Sampai saat ini potensi nyamplung di Indonesia masih belum diketahui secara pasti, tetapi dari penafsiran citra satelit Landsat7 ETM pada tahun 2003 di seluruh pantai di Indonesia    diperkirakan tegakkan alami nyamplung mencapai total luasan 480.000 hektar dan sebagian besar (sekitar 60%) berada di dalam kawasan hutan. Tegakan nyamplung pada umumnya tumbuh pada tipe hutan campuran, di hutan alam dengan jenis ketapang, malapari, waru laut, keben, pandan laut dan lain-lain. Sedangkan di hutan yang ditanam, nyamplung tumbuh dengan akasia, mahoni, kayu putih, melinjo, nangka, duku, durian dan lain-lain. Nyamplung tumbuh paling dekat pada posisi 50-1000 meter dari bibir pantai dengan kerapatan pohon sangat bervariasi. Tinggi pohon nyamplung dapat mencapai 25 meter dan diameter batang 1,5 meter. 

Produksi minyak nyamplung khususnya untuk produksi biofuel bisa dilakukan sambil menanti produksi kayu. Produksi biofuel ini bahkan menjadi aktivitas utama budidaya nyamplung ini karena bisa dilakukan puluhan tahun hingga akhirnya produktivitas tanaman menurun, pohon ditebang dan digantikan tanaman baru. Rendemen minyak nyamplung yang hampir sama dengan bahkan menyaingi minyak mentah sawit atau CPO yakni 6 ton/hektar serta tidak berkompetisi dengan minyak pangan (edible oil) menjadikan minyak nyamplung sangat potensial dikembangkan. Biodiesel dari minyak nyamplung juga sekaligus memberi jawaban terhadap kegagalan program biodiesel jarak pagar beberapa waktu lalu, untuk lebih detail baca disini. Dengan garis pantai Indonesia mencapai 99.093 km maka produksi biofuel dari nyamplung akan sangat besar begitu pula kayu dan produk-produk olahannya. Apabila kita bandingkan dengan kebun sawit, ketika masa produktifnya sudah habis, penebangan dan pemanfaatan batang sawit banyak menimbulkan masalah, bahkan banyak yang hanya ditinggalkan di kebun begitu saja. Meninggalkan batang sawit di kebun hingga lapuk ternyata juga menimbulkan masalah tersendiri yakni sebagai tempat tumbuh larva yang merusak pohon kelapa, lebih detail baca disini. Hal tersebut tentu saja sangat berbeda dengan pohon nyamplung, yang ketika pohonnya sudah tua kualitas kayu semakin bagus, demikian juga harga jualnya. 

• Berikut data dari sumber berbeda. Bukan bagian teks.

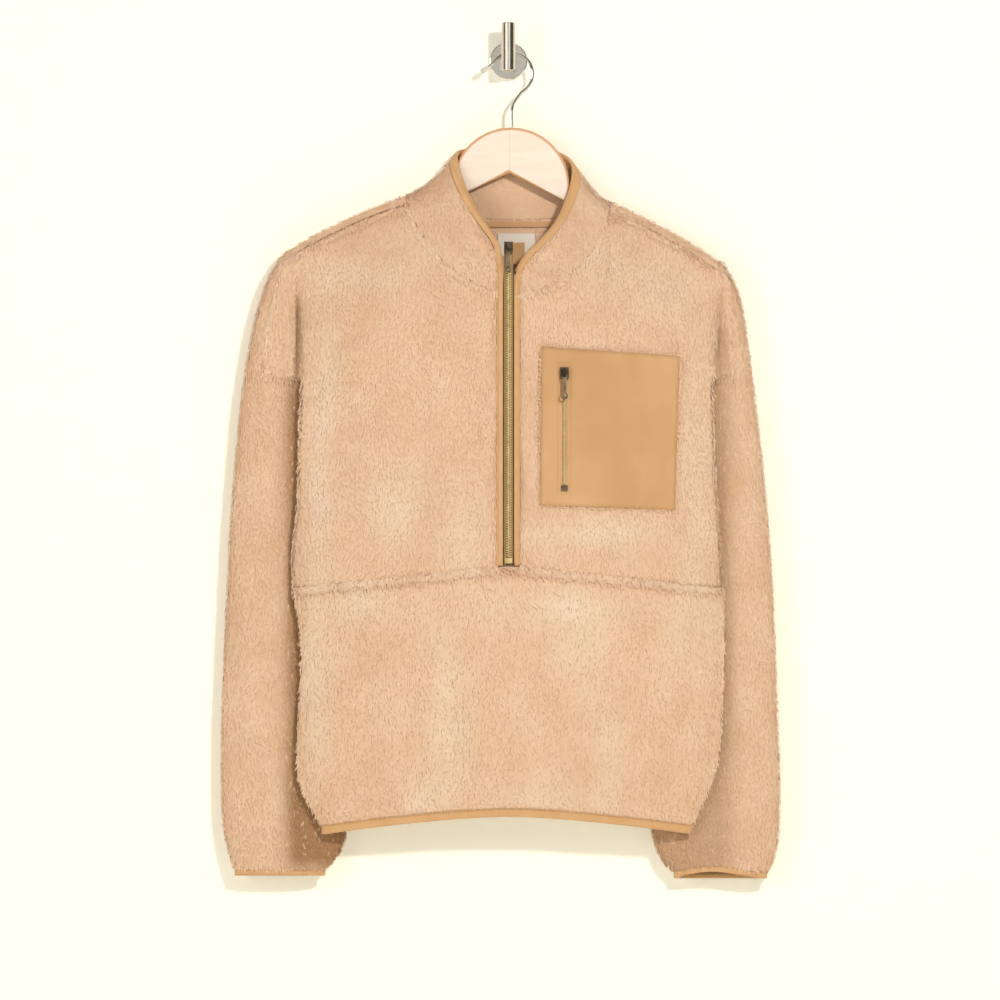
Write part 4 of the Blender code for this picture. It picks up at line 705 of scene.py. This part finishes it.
def tuft_mesh(name, rng, root, normal, lie, length, height, width, values):
    """A mesh of tufts, each a bent leaf of two triangles, with one value of every attribute per tuft."""
    count = len(root)
    across = unit(np.cross(normal, lie) + normal * rng.normal(scale=0.2, size=(count, 1)))
    base = root - normal * TUFT_SINK * MM
    waist = base + lie * (0.5 * length)[:, None] + normal * (0.8 * height)[:, None]
    tip = base + lie * length[:, None] + normal * height[:, None] * 0.95
    left = waist - across * (0.5 * width)[:, None]
    right = waist + across * (0.5 * width)[:, None]
    verts = np.stack([base, left, right, tip], axis=1).reshape(-1, 3)
    start = np.arange(count)[:, None] * 4
    faces = np.concatenate([start + [0, 1, 2], start + [1, 3, 2]], axis=1).reshape(-1, 3)
    tufts = bpy.data.meshes.new(name)
    tufts.vertices.add(len(verts))
    tufts.vertices.foreach_set("co", verts.astype(np.float32).ravel())
    tufts.loops.add(faces.size)
    tufts.loops.foreach_set("vertex_index", faces.astype(np.int32).ravel())
    tufts.polygons.add(len(faces))
    tufts.polygons.foreach_set("loop_start", np.arange(0, faces.size, 3, dtype=np.int32))
    tufts.polygons.foreach_set("use_smooth", np.ones(len(faces), dtype=bool))
    tufts.update()
    along = np.tile(np.array([0.0, 0.6, 0.6, 1.0], dtype=np.float32), count)
    tufts.attributes.new("along", "FLOAT", "POINT").data.foreach_set("value", along)
    for key, row in values.items():
        data = tufts.attributes.new(key, "FLOAT", "POINT").data
        data.foreach_set("value", np.repeat(row.astype(np.float32), 4))
    leaf = unit(np.cross(lie, across))
    leaf *= np.sign(np.sum(leaf * normal, axis=1, keepdims=True))
    soft = unit(normal * 0.9 + leaf * 0.16 + rng.normal(scale=0.045, size=leaf.shape))
    tufts.normals_split_custom_set_from_vertices(np.repeat(soft, 4, axis=0))
    return tufts


# Brushed-up patches of the front, where the pile is paler: x, z, half width, half height, share
NAP = (
    (-150, -215, 40, 22, 0.35), (-70, -170, 26, 30, 0.3), (-110, -440, 36, 40, 0.45),
    (-40, -470, 24, 46, 0.35),
    (-60, -640, 20, 90, 0.4), (-150, -540, 40, 24, 0.35), (60, -545, 50, 16, 0.5), (70, -580, 22, 34, 0.4),
    (96, -700, 18, 70, 0.35), (60, -470, 60, 16, 0.4), (120, -470, 40, 14, 0.35), (30, -740, 30, 22, 0.4),
    (-80, -730, 34, 26, 0.3), (150, -230, 40, 26, 0.3), (190, -400, 16, 90, 0.35), (180, -560, 26, 60, 0.3),
    (-180, -330, 14, 60, 0.5), (-190, -430, 12, 90, 0.5), (-195, -620, 14, 90, 0.45),
    (100, -200, 36, 30, 0.25),
)


def nap_share(node, points):
    """How far the pile is brushed up at a panel's points, from 0 to 1."""
    share = 0.12 + 0.12 * ripples(points, 40.0, 31)
    if node.startswith("front"):
        x, z = points[:, 0] / MM, points[:, 2] / MM
        for cx, cz, half_x, half_z, more in NAP:
            share += more * np.exp(-(((x - cx) / half_x) ** 2 + ((z - cz) / half_z) ** 2))
    return np.clip(share, 0.0, 0.8)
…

Selain itu juga berbagai praktek agroforestry bisa dilakukan pada perkebunan nyamplung karena bisa kebun campur (mixed-culture) dan fungsi lainnya sebagai pemecah angin (wind breaker) sehingga tanaman lain juga akan terlindungi. Praktek kebun campur atau mixed culture hampir tidak bisa dilakukan pada perkebunan sawit sehingga outputnya hanya satu macam saja yakni tandan buah segar (TBS). Sedangkan dengan kebun campur outputnya juga bisa beragam dari tanaman pangan seperti buah-buahan, umbi-umbian dan sebagainya. Dengan biaya perawatan khususnya pemupukan juga sangat besar pada perkebunan sawit dan ini merupakan komponen biaya tertinggi pada operasional perkebunan sawit. Untuk terus mempertahankan level performanya tentu saja kebutuhan pupuk untuk perkebunan sawit sangat banyak, sedangkan pada kebun nyamplung lebih kecil. Kebutuhan air untuk kebun sawit juga sangat besar sedangkan pada kebun nyamplung bahkan bisa tetap produktif pada tanah-tanah kering. 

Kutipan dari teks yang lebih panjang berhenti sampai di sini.